The Adventures of Russ Murphy

by Al Myers

Russ Murphy crossing Boulder Falls - using only a cable and his strength!

This past weekend  I had a visitor for the weekend, an ole friend from Colorado, who spent the weekend with me so we could attend the McPherson Highland Games together.  I have known Russ for over 25 years and we have spent much time together during the course of our Highland Games pursuits. Most of you that know me know how I like to tell “Russ stories” - as Russ is one of the most interesting men I have ever met in my life.  He has had many exciting adventures in his life, and has many great stories to tell because of these adventures. I had heard this one before, but I always like to hear Russ’s stories “over and over” as I pick up new details each time that help my storytelling! 

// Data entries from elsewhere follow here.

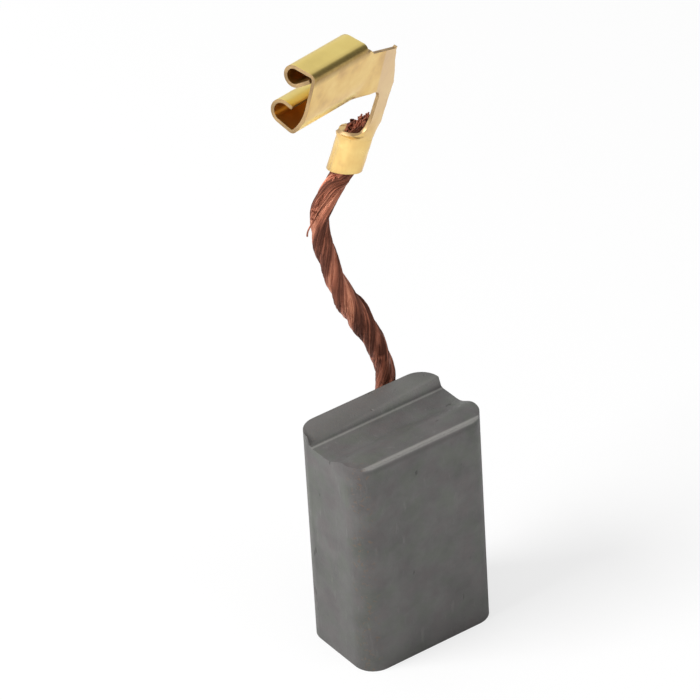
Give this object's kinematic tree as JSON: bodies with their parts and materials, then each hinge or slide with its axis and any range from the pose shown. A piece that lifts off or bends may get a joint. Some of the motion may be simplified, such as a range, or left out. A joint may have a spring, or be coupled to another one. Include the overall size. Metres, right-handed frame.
{
  "type": "carbon brush",
  "caption": "Carbon brush: moulded block with a spring groove, a rope-laid copper lead from its back face, and a rolled and crimped brass flag receptacle.",
  "frame": {"origin": "centre of the contact face, which is the block's lower end", "axes": "+Z from the contact face to the grooved end and the lead, X across the block's broad face, -Y out of the front broad face, with the lead leaving the back face at +Y"},
  "size_m": [0.0137, 0.0109, 0.0533],
  "materials": {
    "carbon": "satin graphite",
    "contact_powder": "matte",
    "copper_lead": "satin",
    "brass_sheet": "satin"
  },
  "bodies": {
    "root": {"brush_block": "carbon", "tamping_fill": "contact_powder", "lead_strand_1": "copper_lead", "lead_strand_2": "copper_lead", "lead_strand_3": "copper_lead", "terminal": "brass_sheet"}
  },
  "joints": []
}
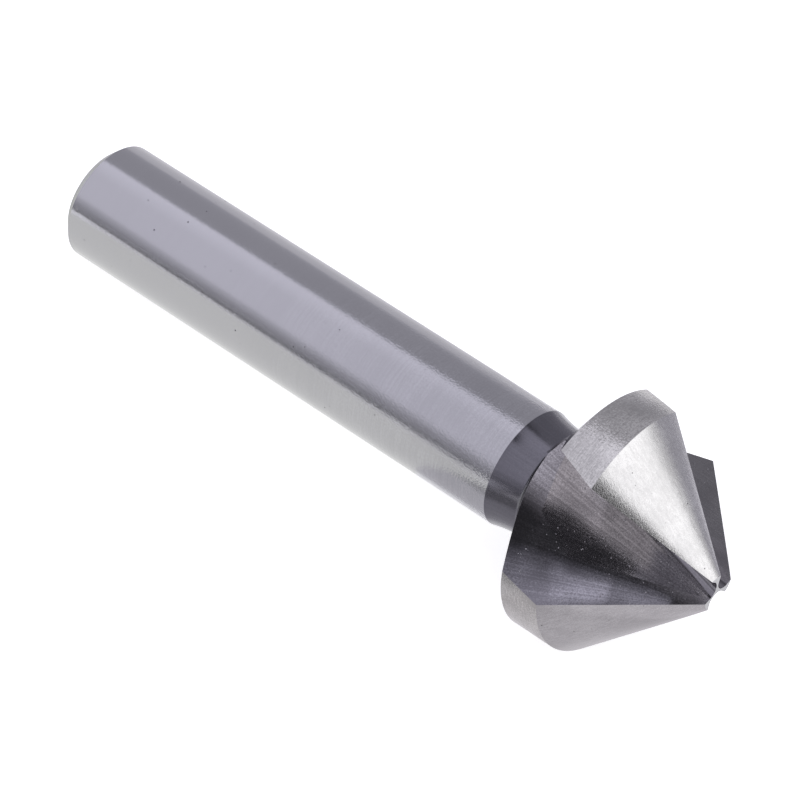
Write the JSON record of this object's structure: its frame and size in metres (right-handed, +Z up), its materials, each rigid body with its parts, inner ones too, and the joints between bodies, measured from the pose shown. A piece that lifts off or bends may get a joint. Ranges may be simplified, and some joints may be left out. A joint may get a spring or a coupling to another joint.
{
  "type": "countersink bit",
  "caption": "Fluted 90 degree countersink bit with a ground round shank, a short dark neck and relieved conical teeth.",
  "frame": {"origin": "centre of the bounding box's base, on the surface that the bit lies on", "axes": "+Z up; the tool's axis lies over +X, with the tip towards +X and raised 4.6 degrees, because the head is wider than the shank"},
  "size_m": [0.0632, 0.0204, 0.0195],
  "materials": {
    "tool_steel": "ground bright on the shank, the band and the cones of the teeth; dark heat-treated scale on the neck and in the flutes"
  },
  "bodies": {
    "root": {"countersink_bit": "tool_steel"}
  },
  "joints": []
}
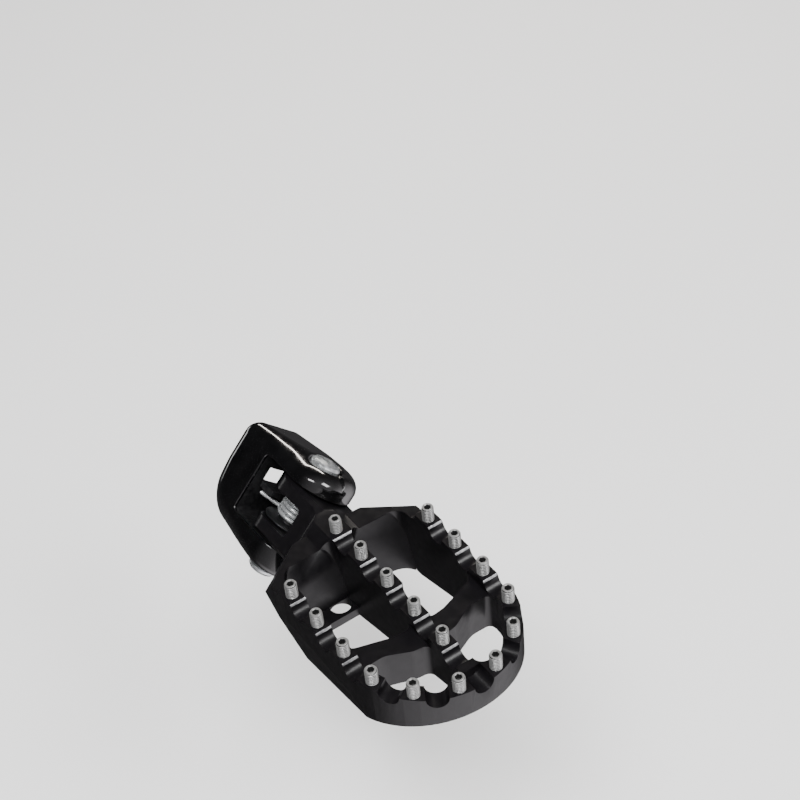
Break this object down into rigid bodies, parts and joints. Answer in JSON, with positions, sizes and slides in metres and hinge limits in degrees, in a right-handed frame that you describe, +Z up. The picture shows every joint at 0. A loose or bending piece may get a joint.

The year was 1962.   It was mid summer, July to be exact.   Russ had just came off his “big win” of winning the Rocky Mountain Olympic Weightlifting Championships in the heavy weight division in May.    He was weighing a slim but muscular body weight of 235 pounds.  At 24 years old he was a physical specimen from those many weight training sessions.   He was bull strong, yet still very athletic.   This adventure occurred west of Boulder, Colorado on route 119 – near Boulder Falls.  Russ was hiking with some friends in the mountains near the falls, when they came upon a steep canyon river below the falls.   Russ told his friends that he wanted to go to the other side.   The canyon wall was too steep to climb down -  plus Russ told me he didn’t want to get wet crossing the river.  Between the canyon walls was an old mining cable used to transport a mining bucket from one side to the other.  The cable was old, but very rigid and secure, and with a diameter of 1 1/2 inch Russ felt it was secure enough to use to climb across the canyon!   His friends thought he was crazy and elected to stay on the canyon ridge while Russ took hold of the cable and used it to make this daring crossing.  I should mention that he had no safety harness or way of attaching himself to the cable.  If  he would have lost his grip – he would have fell into a swirling rocky pool below and would have met his demise. It’s a good thing his friends stayed and took pictures of this wild stunt, because otherwise it would be a hard story for me to believe. I asked how far a drop it was (like it really matters as anything over 20 feet would be deadly), and Russ wasn’t sure – he said he didn’t look down!!!  He guessed it was something like 100 feet or so at the highest.  He used his legs over the cable most of the way, but during the finish he went “hand over hand” dangling above the rapid falls.   He said the cable went at least the length of a football field (that’s over 100 yards!!!).  The cable was tied to an old tree above the bottom canyon floor, so at the end of the cable climb Russ dropped onto a soft sand bar 20 feet below.  He then free-climbed the canyon wall over 100 feet high to reach his destination!!

I asked him how he felt during all this, and whether at any point he felt he shouldn’t have started, and Russ responded with his ever present smile, “I was a flea opposed to an ox”.  I took that as meaning that he wasn’t worried at all, and knew he would be able to achieve something this treacherous without any risk of self-injury. 

Just another chapter in “the Adventures of Russ Murphy”.